For Fluoride and More


For families who want a deeper polish—such as removing a wide spectrum of dissolved solids in addition to chlorine and fluoride—a reverse osmosis (RO) system at the kitchen tap is one of the most effective point-of-use options. RO isn’t designed to “soften” a whole house, but for drinking and cooking water, it effectively reduces minerals, additives, and many dissolved and trace contaminants.

Pairing RO with a carbon pre-filter helps protect the membrane and ensures chlorine is handled before it reaches the RO stage (good for performance and taste). Health Canada recognizes reverse osmosis as an approved household treatment technology under national performance standards, as devices are evaluated against these benchmarks. 


A Whole-Home Approach


Some households prefer a whole-home approach. If you dislike chlorine throughout the house—for showers, laundry, and bathing—then a whole-home carbon filtration on the main line can reduce residuals before water branches to fixtures. 
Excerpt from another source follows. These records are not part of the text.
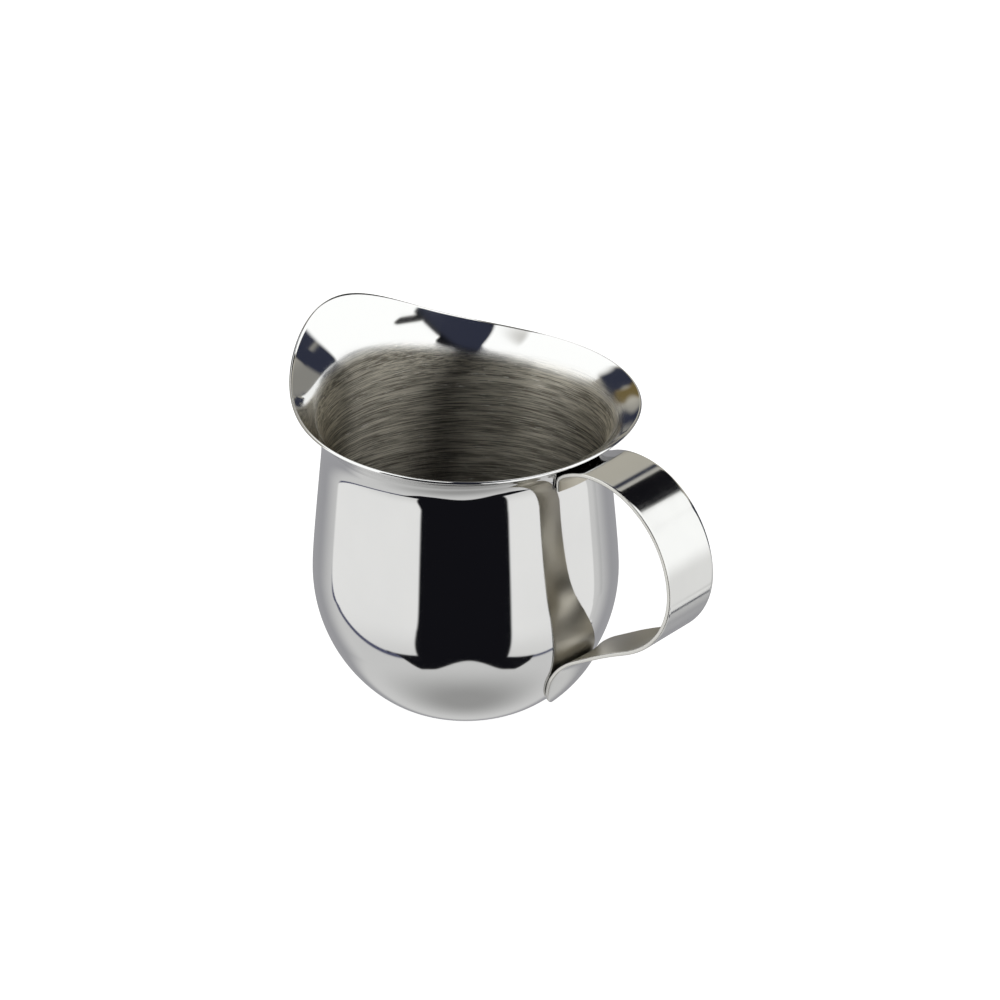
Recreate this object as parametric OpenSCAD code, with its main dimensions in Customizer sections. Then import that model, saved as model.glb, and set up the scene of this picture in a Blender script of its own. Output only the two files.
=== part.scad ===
// Silver cream jug: a one-piece drawn bowl with a flared, spouted rim and one bent strap handle.
// Origin: centre of the flat base. +Z is up, +X points to the handle, the spout points to -X.

/* [Bowl] */
// Radius of the flat base the jug stands on
base_r = 11; // [9:0.5:11]
// Length of the base's roll outward before the wall turns up
base_roll = 6.4; // [5:0.1:6.4]
// Largest outside radius of the belly
belly_r = 30.45; // [30:0.05:30.45]
// Height of the widest part of the belly
belly_z = 28.2; // [28.2:0.1:29]
// Roundness of the bowl below the belly
belly_low = 17; // [15:0.5:17]
// Outside radius at the neck, under the flare
neck_r = 28.4; // [28.2:0.05:28.4]
// Height where the wall of the bowl passes into the flare
neck_z = 52.4; // [52:0.1:52.8]
// Length of the nearly straight wall below the neck
neck_run = 16; // [14:0.5:16]
// Draft of that wall, radius lost for each millimetre of height
neck_draft = 0.1; // [0.1:0.01:0.12]
// Sheet thickness of the bowl
bowl_wall = 0.6; // [0.5:0.05:0.7]

/* [Rim and spout] */
// Radius of the rim on the handle side
rim_back_r = 32.7; // [32.5:0.1:32.8]
// Height of the rim on the handle side
rim_back_z = 61.15; // [61.1:0.05:61.6]
// Radius of the rim at the tip of the spout
spout_r = 34.1; // [32.5:0.1:36]
// Extra radius of the rim at the two sides
rim_side = 2.65; // [2:0.05:4]
// How far that extra radius leans toward the handle
rim_skew = 2.2; // [0:0.1:2.4]
// Even rise of the rim from the handle to the spout
rim_slope = 5.15; // [2:0.05:6]
// Extra rise of the spout above that slope
spout_rise = 10.5; // [6:0.1:14]
// How narrow the spout is (higher is narrower)
spout_power = 8.7; // [4:0.1:10]
// Lean of the lip above the horizontal on the handle side
lip_back_angle = 27; // [24:1:30]
// Lean of the lip above the horizontal at the spout
lip_spout_angle = 54; // [45:1:70]
// Share of the flare's rise over which the wall runs on upward, on the handle side
wall_share_back = 0.88; // [0.86:0.01:0.9]
// The same share at the spout
wall_share_spout = 0.34; // [0.3:0.01:0.5]
// Length of the lip's straight run on the handle side, as a share of the flare's span
lip_share_back = 0.26; // [0.24:0.01:0.28]
// The same share at the spout
lip_share_spout = 0.42; // [0.3:0.01:0.45]
// How soon the wall and the lip take on the spout's shares (higher is later)
flare_blend = 0.75; // [0.7:0.05:1]

/* [Handle strap] */
// Width of the strap
strap_w = 14.2; // [13:0.1:15]
// Thickness of the strap
strap_t = 0.8; // [0.7:0.05:0.85]
// Length over which the lower tab narrows to its tip
tongue_length = 10.6; // [9:0.1:12]
// How late the tongue starts to narrow (higher is later)
tongue_power = 1.5; // [1.2:0.1:2.5]
// How blunt the tongue is (higher is blunter)
tongue_bluntness = 1.4; // [1.2:0.1:2.2]

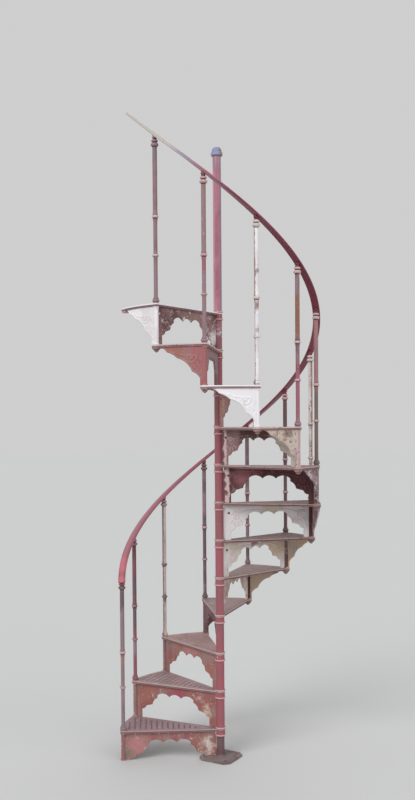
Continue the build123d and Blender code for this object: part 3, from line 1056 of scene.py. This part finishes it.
def stringLobes():
    return drawn(
        (-0.258, string["top"]), (-0.216, -0.045, 0.005), (-0.154, -0.079, 0.005),
        (-0.068, -0.153, 0.014, 14), (-0.024, -0.190, 0.005),
    )


def stringOutline(footDepth):
    # As seen from outside, anticlockwise
    lobes = [point for point in stringLobes() if point[1] > -footDepth + 0.001]
    cut = -0.024 if footDepth > 0.19 else -0.033
    return [(0.0, string["top"]), *lobes, (cut, -footDepth), (0.0, -footDepth)]


def stringRelief(points, gap):
    layers = [border(points, stringLobes(), *sizes) for sizes in string["borders"]]
    scroll = spiral(string["eye"], *string["volute"])
    layers.append(ridge(points, scroll, *string["voluteRib"]))
    layers.append(button(points, string["eye"], *string["eyeButton"]))
    layers.append(ridge(points, drawn(scroll[0], string["stem"]), *string["stemRib"]))
    layers += [leaf(points, root, tip, *string["leafSize"]) for root, tip in string["leaves"]]
    layers.append(ridge(points, string["drop"], *string["dropRib"]))
    return np.max(layers, 0) * faded(gap, *string["edgeFade"])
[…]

In Calgary, many homeowners consider water softening to address hardness (a separate issue from chlorine or fluoride) because reducing hardness can lengthen appliance life and improve daily comfort. The City confirms that Calgary’s water is considered “hard,” and hardness levels vary with season and water source. Softening is optional but fairly common in the region. For drinking and cooking water, it’s not unusual to combine a whole-house softener with a point-of-use RO system, which helps remove sodium and improve taste without impacting your entire plumbing. 

If you want to remove fluoride specifically from drinking water, point-of-use RO is the practical, proven route. It’s targeted, efficient, and avoids the cost and complexity of treating every litre that flows to toilets and hoses. For clients who want “no chemicals added” at the glass while still valuing the City’s system-wide cavity-prevention benefits for the community, RO strikes that middle path: you benefit from Calgary’s safe, reliable distribution and then tailor your drinking water at the tap to your preference. 


How We Can Help: A Step-by-Step Approach


Here’s how we typically help, step by step. We start with a site visit, discuss taste concerns, review household needs, and map the plumbing. 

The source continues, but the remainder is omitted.